Sam Lansky: There was definitely a moment of recognition, of ’that’s a kindred spirit’. And then Kieran put me on Close Friends, and I vice versa. And there was something that Kiernan posted that hit me in my very specific funny bone, in such a serious way that I was like, ‘She's definitely my people.’ And a friendship was born. 

Kiernan Shipka: You were the only person who I think responded. 

Do you remember what the post was? 

Kiernan Shipka: There was a girl who posted about her trip to Tulum, and one of the sentences was, ‘Tulum cracked me open’. And I was delighted by it, so I reposted it, and [Sam] quickly engaged. 

Sam Lansky: Yeah, I responded so viscerally to ‘Tulum cracked me open’. It touched a nerve that I didn’t realise needed touching. And I think not long after that, we actually hung out meaningfully IRL for the first time. But the foundation was Close Friends and memes. I think part of the reason we were excited to do this [dinner] is because Close Friends is actually a foundational part of our friendship in a real way. We bonded over it and continue to bond over it, and it genuinely has brought us together. 

Kiernan Shipka:  I also think it speaks to the fact that if you want to be close friends with someone, [you should] put them on your Close Friends. You don’t already have to be close friends with someone to put them on your Close Friends. It could be a ‘Hey, this is the direction I’d like this to go’. 

Sam Lansky: I was explaining this to someone earlier when they were asking me about this dinner. I have found, as a Close Friends power user, if there’s someone I meet and I really want to have more of a relationship with this person, I add them to Close Friends, and they get a look inside what’s actually going on inside my consciousness, and it creates a kind of intimacy that you can bring out into the real world. 
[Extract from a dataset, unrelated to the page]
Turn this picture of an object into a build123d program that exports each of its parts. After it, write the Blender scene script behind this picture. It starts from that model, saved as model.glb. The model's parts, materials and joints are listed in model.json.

It’s like giving someone a gold star. 

Sam Lansky: It's also giving someone access to a more intimate part of your internet consciousness that I think can really create some real closeness.

How would you describe each other’s humour? 

Sam Lansky: Well, it’s essentially the same. Do we have differences in our humour? 

Kiernan Shipka: I don’t think we have many differences in humour, at least not our meme taste. I think the Venn diagram [of our humour] is just one circle.

Sam Lansky: I think we both have a fondness for what I think might otherwise be described as like, ‘cringe core’. I think if there’s a piece of content that feels like your aunt would’ve posted it on Facebook five years ago, that’s definitely for me. I get sent a lot of people’s mums and grandmas’ content because people know that that’s what I'm going to respond to. 

What about you, Kiernan? 

Kiernan Shipka: I think there’s an irony to a lot of the stuff that we like. I like spiritual memes too, a lot. I feel like a lot of us are on our own spiritual healing, mental health journey, and any meme that can touch on a mental health state that I relate to, I find quite funny. 

I don’t know what I would describe as my overall taste in memes, because I feel like it’s kind of ranging. I think it’s anything that has a little bit of a wink to it. Not like a ‘haha, that’s funny’ and only that. There’s got to be sort of a double meaning. A double meme-ing, if you will. 

Sam Lansky:  As much as I love the wink, and I do love the wink, I love deeply, deeply earnest memes maybe most of all. So much of what I post to Close Friends is content that is completely 100 per cent sincere. I think people think that I am doing a bit, but I'm genuinely posting this picture of kittens hanging from a wall, saying, ‘Hang in there,’ because I want people to hang in there. Times are tough out there! 

What is the last meme that you saved?

Kiernan Shipka:

Sam Lansky:

I have to ask about your meme accounts. How did those start? 

Sam Lansky: I needed a place to shit-post without self-consciousness. I needed a place where I could just post absolute garbage and feel totally free and disinhibited. And so, I do have a meme account. It’s public. It’s not vastly followed. Nobody knows it’s me. But one of the greatest compliments of my life was when I had been posting to Close Friends from my meme account, and [revealed myself] to one of my favourite memers in the world who runs a big, big meme account. When I admin revealed to her, she was like, ‘Oh my God, that’s you? I thought that was like some cool teenager.’ And I was like, ‘No, it's me, a weird adult man who apparently has the same taste in memes as cool teenagers who run meme accounts’. I was really flattered. 

Kiernan, what about yours? 

Kiernan Shipka: I think I wanted a sense of community, but I also didn’t want anyone to know that it was me, or I guess just [wanted] a few people to know that it was me. I think [Sam] nailed it with [saying that] there's just a lack of self-consciousness because it's just coming from a meme account, and that’s kind of become its own personality. I don't feel like it’s attached to me in any way. 

Sam Lansky: It’s freedom. 

Kiernan Shipka: It is freedom – the ultimate freedom, an anonymous meme account. 

Are you both still actively posting on your meme accounts?

Kiernan Shipka: Yeah, I go in and out. I mean, you can tell when I am working and when I’m not, if you tracked it. But yeah, I’m still posting. 

Sam Lansky: I am posting infrequently. I also sort of have fits and starts. I sort of forget, and then I power post for a couple of days, and then I go dark again. But my community knows where to find me. And they know I’m not going anywhere.